**Problem to solve:** The data below holds a line containing "addDrilled('seat_board', 'plywood', seatBoard());" and a line containing "record = json.load(file)"; please quote exactly those two lines and every line between them, and nothing else.

**Information shown:**

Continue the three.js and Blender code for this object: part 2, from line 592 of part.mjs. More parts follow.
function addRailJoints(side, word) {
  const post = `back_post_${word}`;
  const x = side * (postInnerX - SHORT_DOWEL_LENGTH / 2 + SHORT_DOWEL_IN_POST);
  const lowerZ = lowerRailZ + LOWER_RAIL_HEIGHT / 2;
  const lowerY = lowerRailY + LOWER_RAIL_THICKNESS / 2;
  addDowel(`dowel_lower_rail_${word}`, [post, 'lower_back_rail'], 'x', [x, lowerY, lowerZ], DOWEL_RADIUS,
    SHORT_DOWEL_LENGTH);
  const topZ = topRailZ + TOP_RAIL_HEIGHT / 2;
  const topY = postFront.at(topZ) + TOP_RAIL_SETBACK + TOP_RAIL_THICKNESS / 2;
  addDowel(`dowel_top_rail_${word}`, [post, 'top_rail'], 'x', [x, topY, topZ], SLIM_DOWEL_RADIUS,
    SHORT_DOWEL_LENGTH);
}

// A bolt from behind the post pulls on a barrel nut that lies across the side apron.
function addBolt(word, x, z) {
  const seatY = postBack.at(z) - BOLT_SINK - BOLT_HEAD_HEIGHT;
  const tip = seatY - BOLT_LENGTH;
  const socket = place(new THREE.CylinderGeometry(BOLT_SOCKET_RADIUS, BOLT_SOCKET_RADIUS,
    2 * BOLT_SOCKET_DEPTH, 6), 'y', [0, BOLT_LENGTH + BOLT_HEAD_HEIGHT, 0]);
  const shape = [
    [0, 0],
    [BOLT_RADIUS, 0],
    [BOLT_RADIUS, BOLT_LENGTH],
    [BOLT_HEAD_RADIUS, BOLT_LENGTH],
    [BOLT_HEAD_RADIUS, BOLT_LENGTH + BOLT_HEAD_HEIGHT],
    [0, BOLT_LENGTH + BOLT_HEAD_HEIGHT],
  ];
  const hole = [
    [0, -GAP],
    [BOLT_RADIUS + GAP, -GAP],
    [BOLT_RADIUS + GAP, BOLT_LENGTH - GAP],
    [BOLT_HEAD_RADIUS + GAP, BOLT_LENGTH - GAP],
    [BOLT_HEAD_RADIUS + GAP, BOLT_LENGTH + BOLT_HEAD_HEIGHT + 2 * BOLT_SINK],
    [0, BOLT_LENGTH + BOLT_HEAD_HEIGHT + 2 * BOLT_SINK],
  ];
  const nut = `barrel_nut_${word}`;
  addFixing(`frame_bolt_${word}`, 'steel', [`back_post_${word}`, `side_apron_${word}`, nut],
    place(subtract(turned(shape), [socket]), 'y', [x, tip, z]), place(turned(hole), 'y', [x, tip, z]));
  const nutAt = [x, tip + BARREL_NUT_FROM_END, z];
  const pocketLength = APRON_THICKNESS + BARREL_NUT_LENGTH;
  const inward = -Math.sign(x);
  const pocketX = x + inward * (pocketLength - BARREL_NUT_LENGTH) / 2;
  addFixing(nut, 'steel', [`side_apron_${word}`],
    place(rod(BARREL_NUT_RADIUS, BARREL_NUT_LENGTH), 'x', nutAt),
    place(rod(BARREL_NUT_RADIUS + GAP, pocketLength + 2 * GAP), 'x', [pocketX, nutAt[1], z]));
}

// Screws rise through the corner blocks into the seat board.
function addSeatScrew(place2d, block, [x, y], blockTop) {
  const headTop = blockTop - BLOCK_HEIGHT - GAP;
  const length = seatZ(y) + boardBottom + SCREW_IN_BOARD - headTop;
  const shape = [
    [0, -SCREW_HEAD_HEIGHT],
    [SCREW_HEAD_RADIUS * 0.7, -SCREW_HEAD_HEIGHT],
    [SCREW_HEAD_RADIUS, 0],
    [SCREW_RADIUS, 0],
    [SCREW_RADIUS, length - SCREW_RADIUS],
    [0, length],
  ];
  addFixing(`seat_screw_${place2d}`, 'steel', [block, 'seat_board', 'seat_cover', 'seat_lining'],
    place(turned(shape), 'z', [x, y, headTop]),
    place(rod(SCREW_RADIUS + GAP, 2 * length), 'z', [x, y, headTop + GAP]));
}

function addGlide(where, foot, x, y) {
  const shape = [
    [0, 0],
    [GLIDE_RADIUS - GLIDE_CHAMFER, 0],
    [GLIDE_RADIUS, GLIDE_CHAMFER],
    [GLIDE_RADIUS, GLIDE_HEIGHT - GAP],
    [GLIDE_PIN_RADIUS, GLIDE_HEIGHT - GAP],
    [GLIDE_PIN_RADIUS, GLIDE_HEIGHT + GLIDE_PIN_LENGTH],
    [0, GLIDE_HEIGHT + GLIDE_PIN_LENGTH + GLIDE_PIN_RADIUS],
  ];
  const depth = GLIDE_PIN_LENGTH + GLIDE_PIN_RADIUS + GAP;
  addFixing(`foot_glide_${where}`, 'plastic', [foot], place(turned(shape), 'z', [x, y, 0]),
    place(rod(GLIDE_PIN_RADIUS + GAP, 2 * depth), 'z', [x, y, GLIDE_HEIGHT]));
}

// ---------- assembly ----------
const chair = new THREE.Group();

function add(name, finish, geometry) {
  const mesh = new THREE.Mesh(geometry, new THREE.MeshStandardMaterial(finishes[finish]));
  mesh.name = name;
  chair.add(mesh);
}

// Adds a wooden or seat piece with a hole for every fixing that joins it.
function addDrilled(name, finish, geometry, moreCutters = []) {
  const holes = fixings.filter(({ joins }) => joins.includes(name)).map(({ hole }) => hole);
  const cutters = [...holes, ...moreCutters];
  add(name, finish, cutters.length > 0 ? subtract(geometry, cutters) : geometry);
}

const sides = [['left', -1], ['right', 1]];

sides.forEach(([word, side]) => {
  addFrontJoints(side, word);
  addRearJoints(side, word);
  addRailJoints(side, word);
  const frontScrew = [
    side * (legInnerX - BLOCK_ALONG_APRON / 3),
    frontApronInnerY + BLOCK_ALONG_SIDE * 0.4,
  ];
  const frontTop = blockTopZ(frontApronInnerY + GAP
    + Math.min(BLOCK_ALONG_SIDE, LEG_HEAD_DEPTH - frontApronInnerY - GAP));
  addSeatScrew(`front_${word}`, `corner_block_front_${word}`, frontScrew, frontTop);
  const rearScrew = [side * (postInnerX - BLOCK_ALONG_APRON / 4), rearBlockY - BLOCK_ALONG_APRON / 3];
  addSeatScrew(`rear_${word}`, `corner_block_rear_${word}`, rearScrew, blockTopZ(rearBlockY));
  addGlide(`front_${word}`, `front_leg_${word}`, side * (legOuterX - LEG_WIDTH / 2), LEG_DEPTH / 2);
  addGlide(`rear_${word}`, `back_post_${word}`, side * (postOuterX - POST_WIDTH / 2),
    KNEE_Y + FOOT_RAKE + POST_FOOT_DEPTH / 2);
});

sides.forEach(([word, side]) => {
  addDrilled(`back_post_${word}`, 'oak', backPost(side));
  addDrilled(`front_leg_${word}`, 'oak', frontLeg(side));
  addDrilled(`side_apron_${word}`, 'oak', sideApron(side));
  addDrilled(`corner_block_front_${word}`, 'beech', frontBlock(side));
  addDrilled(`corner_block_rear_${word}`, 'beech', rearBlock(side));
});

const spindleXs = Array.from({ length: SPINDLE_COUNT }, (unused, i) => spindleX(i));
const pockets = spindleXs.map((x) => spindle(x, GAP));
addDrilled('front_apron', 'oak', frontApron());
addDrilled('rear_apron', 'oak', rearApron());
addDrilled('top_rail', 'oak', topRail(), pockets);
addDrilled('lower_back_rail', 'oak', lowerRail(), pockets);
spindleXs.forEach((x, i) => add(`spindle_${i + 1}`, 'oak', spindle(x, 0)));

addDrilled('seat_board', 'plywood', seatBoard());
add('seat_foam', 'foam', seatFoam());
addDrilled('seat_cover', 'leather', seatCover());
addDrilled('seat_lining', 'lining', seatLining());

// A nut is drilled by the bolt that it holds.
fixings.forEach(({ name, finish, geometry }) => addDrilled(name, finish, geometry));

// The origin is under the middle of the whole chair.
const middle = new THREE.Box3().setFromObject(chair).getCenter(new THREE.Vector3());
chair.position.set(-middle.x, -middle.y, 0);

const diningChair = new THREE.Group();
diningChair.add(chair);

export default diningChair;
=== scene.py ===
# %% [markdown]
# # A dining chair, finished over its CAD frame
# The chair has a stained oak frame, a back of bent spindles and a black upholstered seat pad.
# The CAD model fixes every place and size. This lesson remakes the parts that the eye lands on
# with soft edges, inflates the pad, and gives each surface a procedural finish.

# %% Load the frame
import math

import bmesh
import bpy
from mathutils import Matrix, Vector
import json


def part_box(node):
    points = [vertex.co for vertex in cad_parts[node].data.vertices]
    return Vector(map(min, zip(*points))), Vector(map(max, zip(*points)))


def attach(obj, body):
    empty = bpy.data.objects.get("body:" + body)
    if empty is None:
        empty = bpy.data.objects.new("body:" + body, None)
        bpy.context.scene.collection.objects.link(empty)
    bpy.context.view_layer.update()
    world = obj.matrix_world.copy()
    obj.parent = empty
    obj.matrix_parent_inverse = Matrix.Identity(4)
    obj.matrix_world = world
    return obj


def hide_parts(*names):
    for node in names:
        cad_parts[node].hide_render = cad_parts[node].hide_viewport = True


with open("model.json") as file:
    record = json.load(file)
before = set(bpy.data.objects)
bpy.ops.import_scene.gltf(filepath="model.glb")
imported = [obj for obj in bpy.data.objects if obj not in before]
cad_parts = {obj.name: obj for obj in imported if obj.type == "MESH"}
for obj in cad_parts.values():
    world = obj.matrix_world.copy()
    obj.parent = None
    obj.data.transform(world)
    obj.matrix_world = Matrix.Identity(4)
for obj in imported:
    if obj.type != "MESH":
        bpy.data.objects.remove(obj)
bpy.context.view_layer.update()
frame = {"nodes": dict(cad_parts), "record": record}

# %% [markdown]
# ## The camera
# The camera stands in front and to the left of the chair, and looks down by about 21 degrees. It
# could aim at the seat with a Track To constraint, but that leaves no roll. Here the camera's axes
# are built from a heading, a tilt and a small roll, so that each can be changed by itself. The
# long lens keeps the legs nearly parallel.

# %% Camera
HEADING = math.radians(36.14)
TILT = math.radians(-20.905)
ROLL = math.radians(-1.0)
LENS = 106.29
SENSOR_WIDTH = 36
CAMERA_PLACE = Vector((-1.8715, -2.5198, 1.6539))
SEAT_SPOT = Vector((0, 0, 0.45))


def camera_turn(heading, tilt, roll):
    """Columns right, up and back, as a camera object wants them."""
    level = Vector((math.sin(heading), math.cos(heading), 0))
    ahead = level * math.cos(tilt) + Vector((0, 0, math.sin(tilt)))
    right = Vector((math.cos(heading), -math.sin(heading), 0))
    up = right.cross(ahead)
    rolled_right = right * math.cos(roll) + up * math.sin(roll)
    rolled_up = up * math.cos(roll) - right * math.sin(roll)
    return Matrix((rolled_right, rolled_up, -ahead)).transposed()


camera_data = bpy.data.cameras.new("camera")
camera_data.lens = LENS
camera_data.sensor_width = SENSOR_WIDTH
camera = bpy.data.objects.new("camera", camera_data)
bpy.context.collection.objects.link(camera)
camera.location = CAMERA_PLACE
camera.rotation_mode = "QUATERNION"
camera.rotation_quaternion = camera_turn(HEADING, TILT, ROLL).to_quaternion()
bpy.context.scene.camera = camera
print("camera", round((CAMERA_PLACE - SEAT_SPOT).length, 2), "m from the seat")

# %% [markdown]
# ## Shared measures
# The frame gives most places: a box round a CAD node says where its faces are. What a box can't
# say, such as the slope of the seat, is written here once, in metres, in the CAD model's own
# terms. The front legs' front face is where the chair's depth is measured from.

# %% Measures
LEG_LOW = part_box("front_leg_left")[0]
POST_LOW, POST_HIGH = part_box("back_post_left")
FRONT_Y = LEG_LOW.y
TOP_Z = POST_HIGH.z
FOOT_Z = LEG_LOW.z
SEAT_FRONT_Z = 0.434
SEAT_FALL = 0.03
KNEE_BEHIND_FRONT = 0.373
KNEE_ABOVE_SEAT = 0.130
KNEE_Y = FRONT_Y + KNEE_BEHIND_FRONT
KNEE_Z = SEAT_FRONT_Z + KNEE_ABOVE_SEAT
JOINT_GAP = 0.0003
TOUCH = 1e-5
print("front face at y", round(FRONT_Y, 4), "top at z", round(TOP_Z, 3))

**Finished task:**
addDrilled('seat_board', 'plywood', seatBoard());
add('seat_foam', 'foam', seatFoam());
addDrilled('seat_cover', 'leather', seatCover());
addDrilled('seat_lining', 'lining', seatLining());

// A nut is drilled by the bolt that it holds.
fixings.forEach(({ name, finish, geometry }) => addDrilled(name, finish, geometry));

// The origin is under the middle of the whole chair.
const middle = new THREE.Box3().setFromObject(chair).getCenter(new THREE.Vector3());
chair.position.set(-middle.x, -middle.y, 0);

const diningChair = new THREE.Group();
diningChair.add(chair);

export default diningChair;
=== scene.py ===
# %% [markdown]
# # A dining chair, finished over its CAD frame
# The chair has a stained oak frame, a back of bent spindles and a black upholstered seat pad.
# The CAD model fixes every place and size. This lesson remakes the parts that the eye lands on
# with soft edges, inflates the pad, and gives each surface a procedural finish.

# %% Load the frame
import math

import bmesh
import bpy
from mathutils import Matrix, Vector
import json


def part_box(node):
    points = [vertex.co for vertex in cad_parts[node].data.vertices]
    return Vector(map(min, zip(*points))), Vector(map(max, zip(*points)))


def attach(obj, body):
    empty = bpy.data.objects.get("body:" + body)
    if empty is None:
        empty = bpy.data.objects.new("body:" + body, None)
        bpy.context.scene.collection.objects.link(empty)
    bpy.context.view_layer.update()
    world = obj.matrix_world.copy()
    obj.parent = empty
    obj.matrix_parent_inverse = Matrix.Identity(4)
    obj.matrix_world = world
    return obj


def hide_parts(*names):
    for node in names:
        cad_parts[node].hide_render = cad_parts[node].hide_viewport = True


with open("model.json") as file:
    record = json.load(file)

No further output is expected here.